EXERCISE OBJECTIVE: Output the data that follows exactly, line for line.

DATASET EXTRACT:

..............................

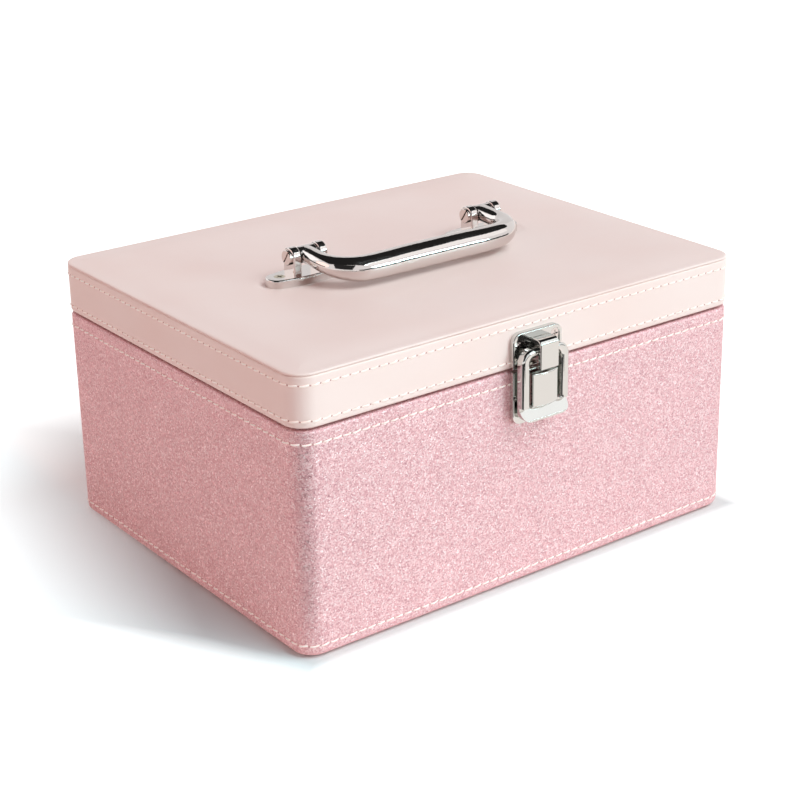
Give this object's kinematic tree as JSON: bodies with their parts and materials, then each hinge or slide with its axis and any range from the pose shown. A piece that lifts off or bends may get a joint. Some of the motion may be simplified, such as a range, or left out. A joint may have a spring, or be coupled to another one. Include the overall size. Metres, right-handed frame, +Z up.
{
  "type": "makeup storage case",
  "caption": "Rounded box with a stitched leather cover, hinged lid with a mirror, swinging chrome carry handle, ring latch and a sliding compartment tray.",
  "frame": {"origin": "middle of the underside, on the surface that the case stands on", "axes": "+X to the right seen from the latch, +Y to the hinges at the back, +Z up"},
  "size_m": [0.25, 0.219, 0.1461],
  "materials": {
    "fibreboard": "raw edge board",
    "flocked_board": "short flock over board",
    "glitter_leather": "fine glitter grain",
    "smooth_leather": "satin",
    "flock_lining": "short flock",
    "underside_paper": "matte",
    "grey_card": "matte",
    "foam": "soft open foam",
    "mirror": "silvered",
    "pull_tab_leather": "satin",
    "chrome": "polished",
    "steel": "zinc plated"
  },
  "bodies": {
    "case_body": {"body_front_board": "fibreboard", "body_back_board": "fibreboard", "body_left_board": "fibreboard", "body_right_board": "fibreboard", "floor_board": "fibreboard", "underside_sheet": "underside_paper", "body_cover": "glitter_leather", "body_wall_lining": "flock_lining", "body_floor_lining": "flock_lining", "front_tray_ledge": "flocked_board", "back_tray_ledge": "flocked_board", "latch_lower_plate": "chrome", "latch_lower_screws": "chrome", "left_hinge_body_leaf": "chrome", "right_hinge_body_leaf": "chrome", "left_hinge_pin": "chrome", "right_hinge_pin": "chrome", "hinge_body_screws": "chrome"},
    "lid": {"lid_front_board": "fibreboard", "lid_back_board": "fibreboard", "lid_left_board": "fibreboard", "lid_right_board": "fibreboard", "lid_top_board": "fibreboard", "lid_foam": "foam", "lid_top_cover": "smooth_leather", "lid_side_band": "smooth_leather", "lid_rim_lining": "flock_lining", "lid_inner_card": "grey_card", "lid_inner_panel": "flock_lining", "mirror_glass": "mirror", "left_handle_bracket": "chrome", "right_handle_bracket": "chrome", "handle_bracket_screws": "chrome", "handle_backing_plates": "steel", "handle_pivot_screws": "chrome", "latch_upper_plate": "chrome", "latch_upper_screws": "chrome", "left_hinge_lid_leaf": "chrome", "right_hinge_lid_leaf": "chrome", "hinge_lid_screws": "chrome"},
    "handle": {"handle_bail": "chrome"},
    "latch_ring": {"latch_ring": "chrome"},
    "tray": {"tray_floor": "flocked_board", "tray_left_wall": "flocked_board", "tray_right_wall": "flocked_board", "tray_front_wall": "flocked_board", "tray_back_wall": "flocked_board", "tray_lining": "flock_lining", "tray_long_divider": "flocked_board", "tray_cross_dividers": "flocked_board", "tray_pull_tab": "pull_tab_leather"}
  },
  "joints": [
    {"name": "lid_hinge", "type": "hinge", "parent": "case_body", "child": "lid", "pos_m": [0, 0.1028, 0.1049], "axis": [-1, 0, 0], "range_deg": [0, 100]},
    {"name": "handle_swing", "type": "hinge", "parent": "lid", "child": "handle", "pos_m": [0, 0, 0.1416], "axis": [-1, 0, 0], "range_deg": [0, 190]},
    {"name": "latch_ring_swing", "type": "hinge", "parent": "lid", "child": "latch_ring", "pos_m": [0, -0.1062, 0.1135], "axis": [-1, 0, 0], "range_deg": [0, 120]},
    {"name": "tray_slide", "type": "slide", "parent": "case_body", "child": "tray", "axis": [1, 0, 0], "range_m": [0, 0.1192]}
  ]
}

..............................

CORRECT RESPONSE:
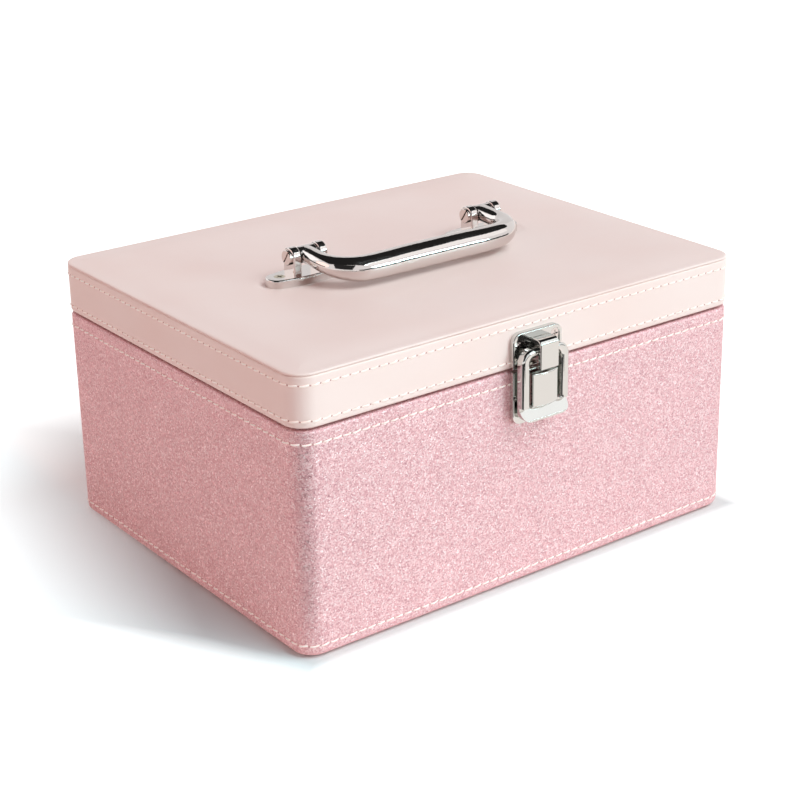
Give this object's kinematic tree as JSON: bodies with their parts and materials, then each hinge or slide with its axis and any range from the pose shown. A piece that lifts off or bends may get a joint. Some of the motion may be simplified, such as a range, or left out. A joint may have a spring, or be coupled to another one. Include the overall size. Metres, right-handed frame, +Z up.
{
  "type": "makeup storage case",
  "caption": "Rounded box with a stitched leather cover, hinged lid with a mirror, swinging chrome carry handle, ring latch and a sliding compartment tray.",
  "frame": {"origin": "middle of the underside, on the surface that the case stands on", "axes": "+X to the right seen from the latch, +Y to the hinges at the back, +Z up"},
  "size_m": [0.25, 0.219, 0.1461],
  "materials": {
    "fibreboard": "raw edge board",
    "flocked_board": "short flock over board",
    "glitter_leather": "fine glitter grain",
    "smooth_leather": "satin",
    "flock_lining": "short flock",
    "underside_paper": "matte",
    "grey_card": "matte",
    "foam": "soft open foam",
    "mirror": "silvered",
    "pull_tab_leather": "satin",
    "chrome": "polished",
    "steel": "zinc plated"
  },
  "bodies": {
    "case_body": {"body_front_board": "fibreboard", "body_back_board": "fibreboard", "body_left_board": "fibreboard", "body_right_board": "fibreboard", "floor_board": "fibreboard", "underside_sheet": "underside_paper", "body_cover": "glitter_leather", "body_wall_lining": "flock_lining", "body_floor_lining": "flock_lining", "front_tray_ledge": "flocked_board", "back_tray_ledge": "flocked_board", "latch_lower_plate": "chrome", "latch_lower_screws": "chrome", "left_hinge_body_leaf": "chrome", "right_hinge_body_leaf": "chrome", "left_hinge_pin": "chrome", "right_hinge_pin": "chrome", "hinge_body_screws": "chrome"},
    "lid": {"lid_front_board": "fibreboard", "lid_back_board": "fibreboard", "lid_left_board": "fibreboard", "lid_right_board": "fibreboard", "lid_top_board": "fibreboard", "lid_foam": "foam", "lid_top_cover": "smooth_leather", "lid_side_band": "smooth_leather", "lid_rim_lining": "flock_lining", "lid_inner_card": "grey_card", "lid_inner_panel": "flock_lining", "mirror_glass": "mirror", "left_handle_bracket": "chrome", "right_handle_bracket": "chrome", "handle_bracket_screws": "chrome", "handle_backing_plates": "steel", "handle_pivot_screws": "chrome", "latch_upper_plate": "chrome", "latch_upper_screws": "chrome", "left_hinge_lid_leaf": "chrome", "right_hinge_lid_leaf": "chrome", "hinge_lid_screws": "chrome"},
    "handle": {"handle_bail": "chrome"},
    "latch_ring": {"latch_ring": "chrome"},
    "tray": {"tray_floor": "flocked_board", "tray_left_wall": "flocked_board", "tray_right_wall": "flocked_board", "tray_front_wall": "flocked_board", "tray_back_wall": "flocked_board", "tray_lining": "flock_lining", "tray_long_divider": "flocked_board", "tray_cross_dividers": "flocked_board", "tray_pull_tab": "pull_tab_leather"}
  },
  "joints": [
    {"name": "lid_hinge", "type": "hinge", "parent": "case_body", "child": "lid", "pos_m": [0, 0.1028, 0.1049], "axis": [-1, 0, 0], "range_deg": [0, 100]},
    {"name": "handle_swing", "type": "hinge", "parent": "lid", "child": "handle", "pos_m": [0, 0, 0.1416], "axis": [-1, 0, 0], "range_deg": [0, 190]},
    {"name": "latch_ring_swing", "type": "hinge", "parent": "lid", "child": "latch_ring", "pos_m": [0, -0.1062, 0.1135], "axis": [-1, 0, 0], "range_deg": [0, 120]},
    {"name": "tray_slide", "type": "slide", "parent": "case_body", "child": "tray", "axis": [1, 0, 0], "range_m": [0, 0.1192]}
  ]
}